>>>
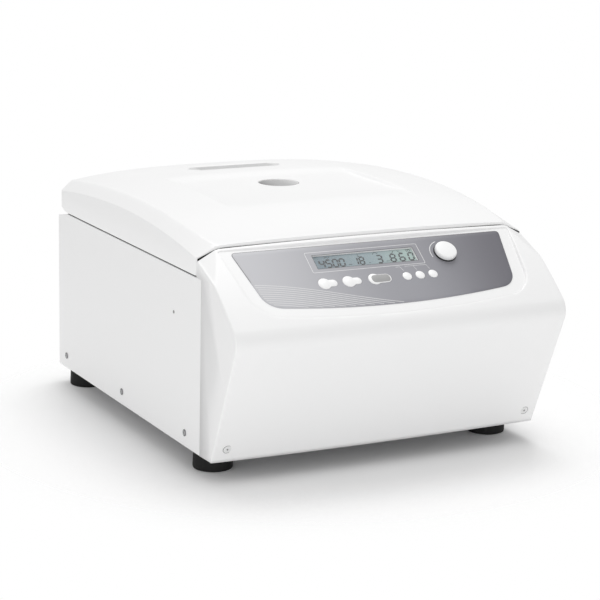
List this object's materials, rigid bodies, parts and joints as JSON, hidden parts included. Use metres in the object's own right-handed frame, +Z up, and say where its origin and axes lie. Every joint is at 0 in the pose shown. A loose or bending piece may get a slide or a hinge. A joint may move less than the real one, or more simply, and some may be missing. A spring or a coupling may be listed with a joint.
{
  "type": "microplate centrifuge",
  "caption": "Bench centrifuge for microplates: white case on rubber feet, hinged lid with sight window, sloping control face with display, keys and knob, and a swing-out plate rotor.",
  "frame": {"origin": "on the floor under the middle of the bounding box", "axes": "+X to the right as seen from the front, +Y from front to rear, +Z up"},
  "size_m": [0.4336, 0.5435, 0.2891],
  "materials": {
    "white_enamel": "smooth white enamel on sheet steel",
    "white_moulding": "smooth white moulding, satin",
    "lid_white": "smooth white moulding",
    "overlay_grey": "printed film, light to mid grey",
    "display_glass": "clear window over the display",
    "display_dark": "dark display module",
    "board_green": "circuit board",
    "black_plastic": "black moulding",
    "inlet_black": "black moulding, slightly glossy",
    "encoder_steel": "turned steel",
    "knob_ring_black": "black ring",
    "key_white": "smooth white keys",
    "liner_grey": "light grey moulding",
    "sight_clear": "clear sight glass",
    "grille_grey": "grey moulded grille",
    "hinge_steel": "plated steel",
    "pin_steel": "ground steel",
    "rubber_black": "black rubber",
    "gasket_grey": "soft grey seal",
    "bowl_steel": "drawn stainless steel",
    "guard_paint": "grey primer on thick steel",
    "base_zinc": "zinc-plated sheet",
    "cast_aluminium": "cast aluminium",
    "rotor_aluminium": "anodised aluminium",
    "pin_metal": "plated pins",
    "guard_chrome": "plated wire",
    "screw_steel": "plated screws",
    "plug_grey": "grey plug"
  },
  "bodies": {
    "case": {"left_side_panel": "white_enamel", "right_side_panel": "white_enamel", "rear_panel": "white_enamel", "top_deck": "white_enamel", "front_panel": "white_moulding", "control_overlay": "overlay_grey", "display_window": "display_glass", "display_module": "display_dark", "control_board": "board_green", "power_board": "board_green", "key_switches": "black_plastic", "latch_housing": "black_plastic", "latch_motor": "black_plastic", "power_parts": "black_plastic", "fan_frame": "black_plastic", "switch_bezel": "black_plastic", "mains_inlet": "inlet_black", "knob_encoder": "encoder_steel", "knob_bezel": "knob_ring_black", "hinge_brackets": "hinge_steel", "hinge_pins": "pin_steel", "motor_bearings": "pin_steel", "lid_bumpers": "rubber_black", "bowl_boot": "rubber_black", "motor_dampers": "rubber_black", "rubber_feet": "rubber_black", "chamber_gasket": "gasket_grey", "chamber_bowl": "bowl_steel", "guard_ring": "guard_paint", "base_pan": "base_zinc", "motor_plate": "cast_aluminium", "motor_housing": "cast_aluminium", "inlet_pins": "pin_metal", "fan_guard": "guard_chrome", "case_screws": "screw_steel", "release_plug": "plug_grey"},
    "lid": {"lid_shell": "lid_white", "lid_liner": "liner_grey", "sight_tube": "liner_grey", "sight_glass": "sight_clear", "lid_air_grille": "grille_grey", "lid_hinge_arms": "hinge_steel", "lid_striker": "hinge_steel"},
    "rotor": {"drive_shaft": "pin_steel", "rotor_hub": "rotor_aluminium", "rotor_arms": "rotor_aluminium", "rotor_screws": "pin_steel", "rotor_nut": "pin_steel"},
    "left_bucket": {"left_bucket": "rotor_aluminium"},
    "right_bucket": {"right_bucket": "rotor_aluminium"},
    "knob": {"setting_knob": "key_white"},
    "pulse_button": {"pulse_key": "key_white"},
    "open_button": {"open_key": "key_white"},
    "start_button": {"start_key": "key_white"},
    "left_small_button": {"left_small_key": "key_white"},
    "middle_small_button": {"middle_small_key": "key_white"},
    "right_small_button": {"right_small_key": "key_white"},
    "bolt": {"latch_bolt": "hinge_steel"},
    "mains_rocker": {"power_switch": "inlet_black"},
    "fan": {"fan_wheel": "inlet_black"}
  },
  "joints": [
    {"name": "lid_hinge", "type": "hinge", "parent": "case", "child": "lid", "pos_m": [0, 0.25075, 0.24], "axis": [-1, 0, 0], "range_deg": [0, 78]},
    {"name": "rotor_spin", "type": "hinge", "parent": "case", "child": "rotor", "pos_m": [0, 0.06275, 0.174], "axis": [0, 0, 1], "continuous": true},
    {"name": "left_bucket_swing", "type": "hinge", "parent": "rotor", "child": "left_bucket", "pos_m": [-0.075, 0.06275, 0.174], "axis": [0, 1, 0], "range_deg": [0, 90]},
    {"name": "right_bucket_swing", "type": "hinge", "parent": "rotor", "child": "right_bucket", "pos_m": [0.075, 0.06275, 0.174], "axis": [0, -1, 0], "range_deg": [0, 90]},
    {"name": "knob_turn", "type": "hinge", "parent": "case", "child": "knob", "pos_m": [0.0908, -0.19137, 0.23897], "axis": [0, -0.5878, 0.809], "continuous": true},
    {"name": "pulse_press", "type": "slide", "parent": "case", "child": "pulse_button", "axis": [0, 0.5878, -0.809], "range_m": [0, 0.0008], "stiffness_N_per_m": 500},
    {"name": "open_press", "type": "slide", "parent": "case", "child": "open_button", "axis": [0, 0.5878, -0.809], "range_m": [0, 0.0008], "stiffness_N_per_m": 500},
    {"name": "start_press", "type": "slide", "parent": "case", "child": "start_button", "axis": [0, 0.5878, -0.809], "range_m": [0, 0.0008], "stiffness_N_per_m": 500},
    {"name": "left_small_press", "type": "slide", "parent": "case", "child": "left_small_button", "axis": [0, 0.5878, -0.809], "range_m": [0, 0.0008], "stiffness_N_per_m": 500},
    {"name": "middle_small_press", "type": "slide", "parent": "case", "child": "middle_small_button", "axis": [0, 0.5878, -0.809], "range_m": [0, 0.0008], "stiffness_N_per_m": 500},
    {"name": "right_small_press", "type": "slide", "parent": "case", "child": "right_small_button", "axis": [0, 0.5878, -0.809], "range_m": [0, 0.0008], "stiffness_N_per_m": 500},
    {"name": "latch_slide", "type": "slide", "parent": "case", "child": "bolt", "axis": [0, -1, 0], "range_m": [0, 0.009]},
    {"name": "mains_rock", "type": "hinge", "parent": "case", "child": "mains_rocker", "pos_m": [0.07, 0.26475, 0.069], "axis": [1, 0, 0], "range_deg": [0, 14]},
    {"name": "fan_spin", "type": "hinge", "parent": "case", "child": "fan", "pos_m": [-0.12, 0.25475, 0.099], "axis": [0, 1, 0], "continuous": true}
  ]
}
<<<
AIM: Set down the listing in full, keeping every word exactly as it is.

FINISHED ANSWER:
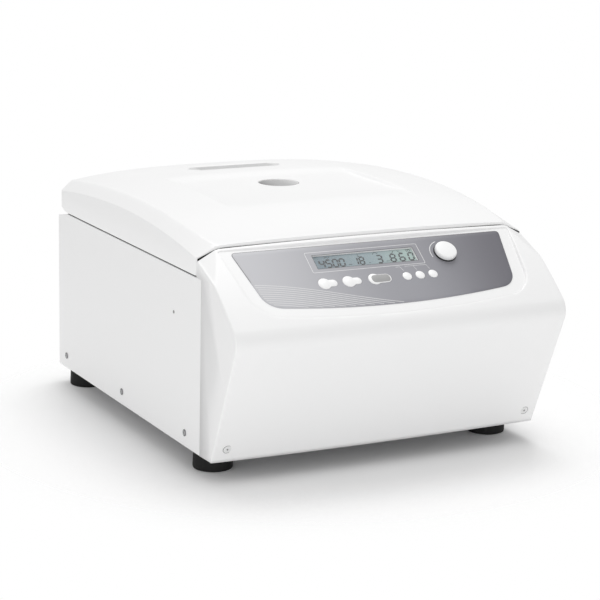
List this object's materials, rigid bodies, parts and joints as JSON, hidden parts included. Use metres in the object's own right-handed frame, +Z up, and say where its origin and axes lie. Every joint is at 0 in the pose shown. A loose or bending piece may get a slide or a hinge. A joint may move less than the real one, or more simply, and some may be missing. A spring or a coupling may be listed with a joint.
{
  "type": "microplate centrifuge",
  "caption": "Bench centrifuge for microplates: white case on rubber feet, hinged lid with sight window, sloping control face with display, keys and knob, and a swing-out plate rotor.",
  "frame": {"origin": "on the floor under the middle of the bounding box", "axes": "+X to the right as seen from the front, +Y from front to rear, +Z up"},
  "size_m": [0.4336, 0.5435, 0.2891],
  "materials": {
    "white_enamel": "smooth white enamel on sheet steel",
    "white_moulding": "smooth white moulding, satin",
    "lid_white": "smooth white moulding",
    "overlay_grey": "printed film, light to mid grey",
    "display_glass": "clear window over the display",
    "display_dark": "dark display module",
    "board_green": "circuit board",
    "black_plastic": "black moulding",
    "inlet_black": "black moulding, slightly glossy",
    "encoder_steel": "turned steel",
    "knob_ring_black": "black ring",
    "key_white": "smooth white keys",
    "liner_grey": "light grey moulding",
    "sight_clear": "clear sight glass",
    "grille_grey": "grey moulded grille",
    "hinge_steel": "plated steel",
    "pin_steel": "ground steel",
    "rubber_black": "black rubber",
    "gasket_grey": "soft grey seal",
    "bowl_steel": "drawn stainless steel",
    "guard_paint": "grey primer on thick steel",
    "base_zinc": "zinc-plated sheet",
    "cast_aluminium": "cast aluminium",
    "rotor_aluminium": "anodised aluminium",
    "pin_metal": "plated pins",
    "guard_chrome": "plated wire",
    "screw_steel": "plated screws",
    "plug_grey": "grey plug"
  },
  "bodies": {
    "case": {"left_side_panel": "white_enamel", "right_side_panel": "white_enamel", "rear_panel": "white_enamel", "top_deck": "white_enamel", "front_panel": "white_moulding", "control_overlay": "overlay_grey", "display_window": "display_glass", "display_module": "display_dark", "control_board": "board_green", "power_board": "board_green", "key_switches": "black_plastic", "latch_housing": "black_plastic", "latch_motor": "black_plastic", "power_parts": "black_plastic", "fan_frame": "black_plastic", "switch_bezel": "black_plastic", "mains_inlet": "inlet_black", "knob_encoder": "encoder_steel", "knob_bezel": "knob_ring_black", "hinge_brackets": "hinge_steel", "hinge_pins": "pin_steel", "motor_bearings": "pin_steel", "lid_bumpers": "rubber_black", "bowl_boot": "rubber_black", "motor_dampers": "rubber_black", "rubber_feet": "rubber_black", "chamber_gasket": "gasket_grey", "chamber_bowl": "bowl_steel", "guard_ring": "guard_paint", "base_pan": "base_zinc", "motor_plate": "cast_aluminium", "motor_housing": "cast_aluminium", "inlet_pins": "pin_metal", "fan_guard": "guard_chrome", "case_screws": "screw_steel", "release_plug": "plug_grey"},
    "lid": {"lid_shell": "lid_white", "lid_liner": "liner_grey", "sight_tube": "liner_grey", "sight_glass": "sight_clear", "lid_air_grille": "grille_grey", "lid_hinge_arms": "hinge_steel", "lid_striker": "hinge_steel"},
    "rotor": {"drive_shaft": "pin_steel", "rotor_hub": "rotor_aluminium", "rotor_arms": "rotor_aluminium", "rotor_screws": "pin_steel", "rotor_nut": "pin_steel"},
    "left_bucket": {"left_bucket": "rotor_aluminium"},
    "right_bucket": {"right_bucket": "rotor_aluminium"},
    "knob": {"setting_knob": "key_white"},
    "pulse_button": {"pulse_key": "key_white"},
    "open_button": {"open_key": "key_white"},
    "start_button": {"start_key": "key_white"},
    "left_small_button": {"left_small_key": "key_white"},
    "middle_small_button": {"middle_small_key": "key_white"},
    "right_small_button": {"right_small_key": "key_white"},
    "bolt": {"latch_bolt": "hinge_steel"},
    "mains_rocker": {"power_switch": "inlet_black"},
    "fan": {"fan_wheel": "inlet_black"}
  },
  "joints": [
    {"name": "lid_hinge", "type": "hinge", "parent": "case", "child": "lid", "pos_m": [0, 0.25075, 0.24], "axis": [-1, 0, 0], "range_deg": [0, 78]},
    {"name": "rotor_spin", "type": "hinge", "parent": "case", "child": "rotor", "pos_m": [0, 0.06275, 0.174], "axis": [0, 0, 1], "continuous": true},
    {"name": "left_bucket_swing", "type": "hinge", "parent": "rotor", "child": "left_bucket", "pos_m": [-0.075, 0.06275, 0.174], "axis": [0, 1, 0], "range_deg": [0, 90]},
    {"name": "right_bucket_swing", "type": "hinge", "parent": "rotor", "child": "right_bucket", "pos_m": [0.075, 0.06275, 0.174], "axis": [0, -1, 0], "range_deg": [0, 90]},
    {"name": "knob_turn", "type": "hinge", "parent": "case", "child": "knob", "pos_m": [0.0908, -0.19137, 0.23897], "axis": [0, -0.5878, 0.809], "continuous": true},
    {"name": "pulse_press", "type": "slide", "parent": "case", "child": "pulse_button", "axis": [0, 0.5878, -0.809], "range_m": [0, 0.0008], "stiffness_N_per_m": 500},
    {"name": "open_press", "type": "slide", "parent": "case", "child": "open_button", "axis": [0, 0.5878, -0.809], "range_m": [0, 0.0008], "stiffness_N_per_m": 500},
    {"name": "start_press", "type": "slide", "parent": "case", "child": "start_button", "axis": [0, 0.5878, -0.809], "range_m": [0, 0.0008], "stiffness_N_per_m": 500},
    {"name": "left_small_press", "type": "slide", "parent": "case", "child": "left_small_button", "axis": [0, 0.5878, -0.809], "range_m": [0, 0.0008], "stiffness_N_per_m": 500},
    {"name": "middle_small_press", "type": "slide", "parent": "case", "child": "middle_small_button", "axis": [0, 0.5878, -0.809], "range_m": [0, 0.0008], "stiffness_N_per_m": 500},
    {"name": "right_small_press", "type": "slide", "parent": "case", "child": "right_small_button", "axis": [0, 0.5878, -0.809], "range_m": [0, 0.0008], "stiffness_N_per_m": 500},
    {"name": "latch_slide", "type": "slide", "parent": "case", "child": "bolt", "axis": [0, -1, 0], "range_m": [0, 0.009]},
    {"name": "mains_rock", "type": "hinge", "parent": "case", "child": "mains_rocker", "pos_m": [0.07, 0.26475, 0.069], "axis": [1, 0, 0], "range_deg": [0, 14]},
    {"name": "fan_spin", "type": "hinge", "parent": "case", "child": "fan", "pos_m": [-0.12, 0.25475, 0.099], "axis": [0, 1, 0], "continuous": true}
  ]
}